5 Key Considerations When Designing Storage for an Environmental Room

Environmental rooms are defined by their capacity to maintain specific temperature and humidity levels. This feature allows for application testing, experimentation, and even storage within controlled conditions. Not only are these designated settings reliably sustained in the space, but they can also be documented as part of SOPs. An environmental room can, therefore, be leveraged as an essential component of successful lab design

But there is no one-size-fits-all way to design environmental rooms. Not only does their orientation rely on the usage needs of the space (e.g. the placement of a workbench or sterile hood) but also on the building infrastructure to generate and maintain the desired environmental conditions. HVAC systems and all other elements required for temperature and humidity control generally cannot be rebuilt to fit the environmental room; the materials used inside must be fitted to accommodate the space.

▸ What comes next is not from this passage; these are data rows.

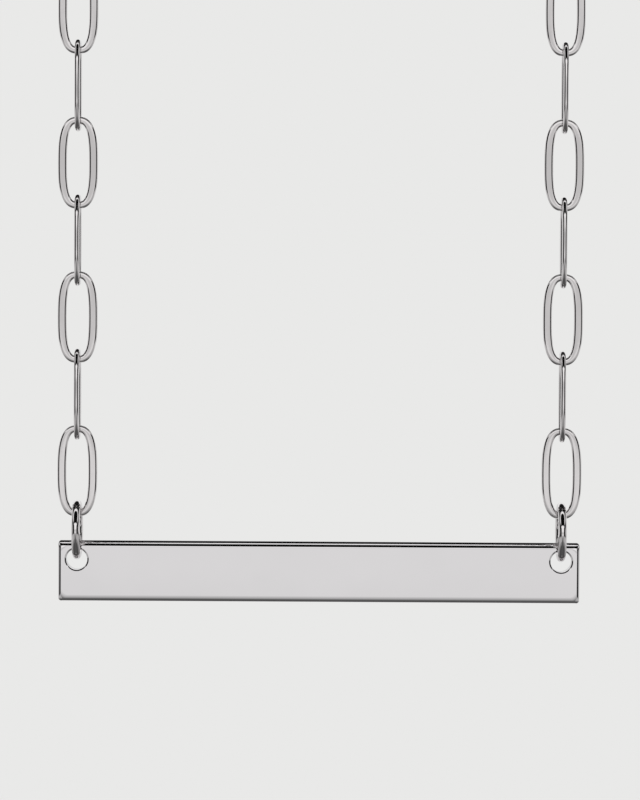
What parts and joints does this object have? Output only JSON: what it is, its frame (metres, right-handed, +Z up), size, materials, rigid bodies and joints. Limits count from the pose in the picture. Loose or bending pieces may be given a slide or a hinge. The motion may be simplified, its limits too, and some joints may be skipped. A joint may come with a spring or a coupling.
{
  "type": "bar pendant necklace",
  "caption": "Slim flat bar pendant with rounded edges, hung level by jump rings at both ends from a long-link chain that makes one closed loop with a plain ring clasp at its top.",
  "frame": {"origin": "inside of the loop at its very top, under the clasp, where a neck or a peg carries the necklace", "axes": "+Z up as it hangs, +X along the bar to the viewer's right, -Y towards the viewer"},
  "size_m": [0.0352, 0.004, 0.207],
  "materials": {
    "bar_metal": "polished sterling silver, flat faces",
    "wire_metal": "polished sterling silver wire",
    "clasp_metal": "polished sterling silver tube"
  },
  "bodies": {
    "necklace": {"ring_left": "wire_metal", "ring_right": "wire_metal", "chain_left": "wire_metal", "chain_right": "wire_metal", "end_ring_left": "wire_metal", "end_ring_right": "wire_metal", "clasp": "clasp_metal"},
    "pendant": {"bar": "bar_metal"}
  },
  "joints": [
    {"name": "bar_swing", "type": "hinge", "parent": "necklace", "child": "pendant", "pos_m": [0, 0, -0.19629], "axis": [1, 0, 0], "range_deg": [-120, 120]}
  ]
}
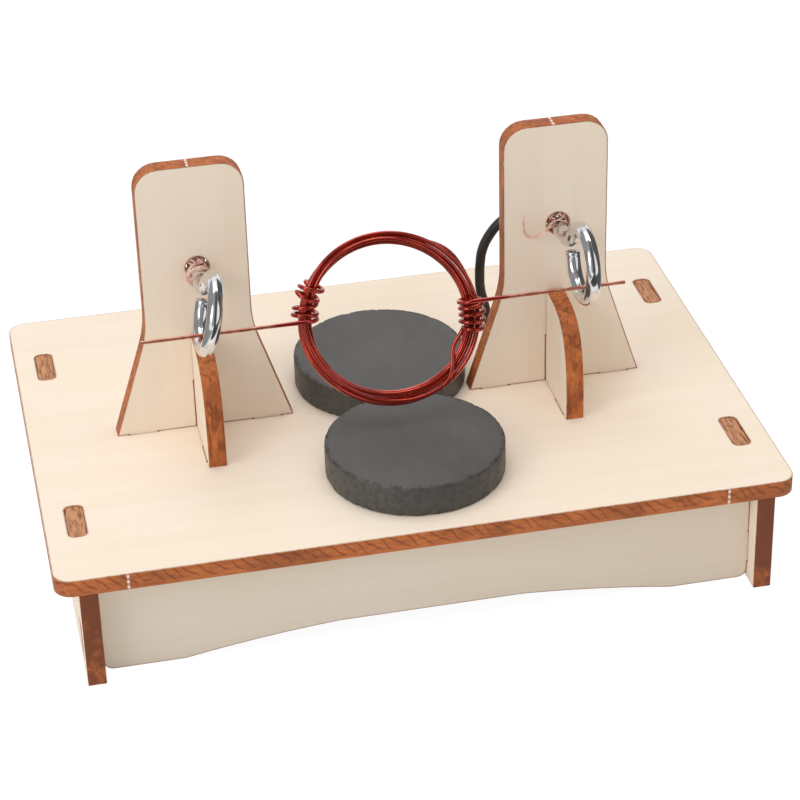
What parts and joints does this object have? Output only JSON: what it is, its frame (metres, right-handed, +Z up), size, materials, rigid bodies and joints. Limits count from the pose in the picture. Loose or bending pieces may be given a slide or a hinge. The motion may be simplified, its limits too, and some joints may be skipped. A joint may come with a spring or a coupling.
{
  "type": "demonstration electric motor",
  "caption": "Classroom electric motor: a wound coil spins in screw eyes over disc magnets on a small plywood table, fed by a cell under the table.",
  "frame": {"origin": "centre of the board's footprint, on the surface that the legs stand on", "axes": "+X along the coil's axle, from the left post to the right one; +Y to the back; +Z up"},
  "size_m": [0.122, 0.085, 0.0695],
  "materials": {
    "plywood": "bare sheet, laser-cut edges",
    "chrome": "bright plated",
    "ferrite": "bare sintered ferrite",
    "copper_wire": "enamelled copper, bared at the axle's ends",
    "bare_copper": "bare copper strands",
    "black_plastic": "moulded",
    "foam": "foam pad, sticky on both faces",
    "contact_steel": "nickel-plated strip",
    "cell_jacket": "plain printed jacket, no marks",
    "red_lead": "soft insulation",
    "black_lead": "soft insulation",
    "solder": "solder"
  },
  "bodies": {
    "stand": {"board": "plywood", "left_leg": "plywood", "right_leg": "plywood", "front_apron": "plywood", "rear_apron": "plywood", "left_post": "plywood", "right_post": "plywood", "left_brace": "plywood", "right_brace": "plywood", "left_eye": "chrome", "right_eye": "chrome", "front_magnet": "ferrite", "rear_magnet": "ferrite", "holder_pad": "foam", "holder": "black_plastic", "plate_contact": "contact_steel", "spring_contact": "contact_steel", "cell": "cell_jacket", "left_lead": "red_lead", "right_lead": "black_lead", "left_strands": "bare_copper", "right_strands": "bare_copper", "left_solder": "solder", "right_solder": "solder"},
    "rotor": {"coil": "copper_wire"}
  },
  "joints": [
    {"name": "rotor_spin", "type": "hinge", "parent": "stand", "child": "rotor", "pos_m": [0, -0.0159, 0.04637], "axis": [1, 0, 0], "continuous": true}
  ]
}
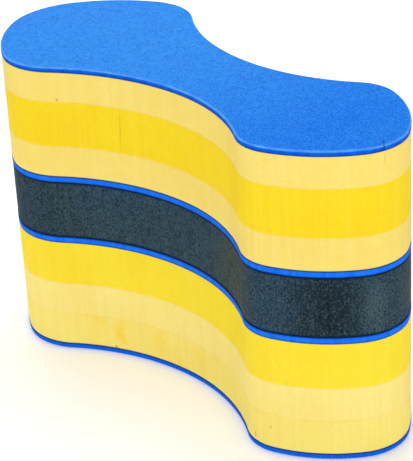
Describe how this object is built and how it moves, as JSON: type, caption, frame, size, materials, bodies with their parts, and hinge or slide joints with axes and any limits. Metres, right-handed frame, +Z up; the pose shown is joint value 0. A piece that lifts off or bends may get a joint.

As a starting point, we've identified five key considerations to keep in mind when designing storage for an environmental room.

#1 - Airflow

To effectively maintain climate and prevent particulate matter as well as fumes from lingering, the room's airflow must be preserved. This means that all room components must be oriented around the circulation path of the air, and must also leave enough room for climate sensors to perform their function. Rooms should be kept as free from obstructions as possible. Even when pathways through the room are kept clear, many options exist that allow individual units within the room to allow air to pass through. For example, shelving may be formed of a grid pattern with holes to allow air through.

#2 - Humidity

Whether the room has high humidity levels and therefore materials must be resistant to mold growth and rust, or the room has low humidity, and therefore materials must not become brittle, air moisture content must be factored into the selection of materials used. Surface treatments such as Microban help reduce the likelihood of contamination.

#3 - Temperature

Exposure to hot or cold temperatures may affect the integrity of materials over time. If ignored, this could lead to compromised or damaged supplies or samples in the environmental room. It could also lead to quicker wear-and-tear, particularly when combined with decontamination processes.

#4 - Heavily trafficked surfaces easy to clean

Even the most customized room will need to be cleaned regularly to maintain constant environmental conditions. The level and timing of particular cleanings will vary based on the use of the room, but often features like UV lighting will be implemented to reduce contamination risks; materials must, therefore, be able to withstand UV exposure.

#5 - Varying room usage over time

Needs change over time. Even if the environmental conditions required stay the same, the items being stored or handled might change in quantity, volume, or form; the space must be capable of adapting accordingly. Designing a space that meets current needs but can accommodate changes over time is essential. Most commonly, this includes creating storage or workspaces 'with room to grow' if need be.

As we've noted, there is no single way to use an environmental room. Its design must accommodate the positioning of climate control elements, machinery, storage, and workspaces, and its components must withstand constant exposure to the required environmental conditions. While one individual part may not make or break the success of the entire room, careful selection of each item during room design can result in a cumulatively positive effect.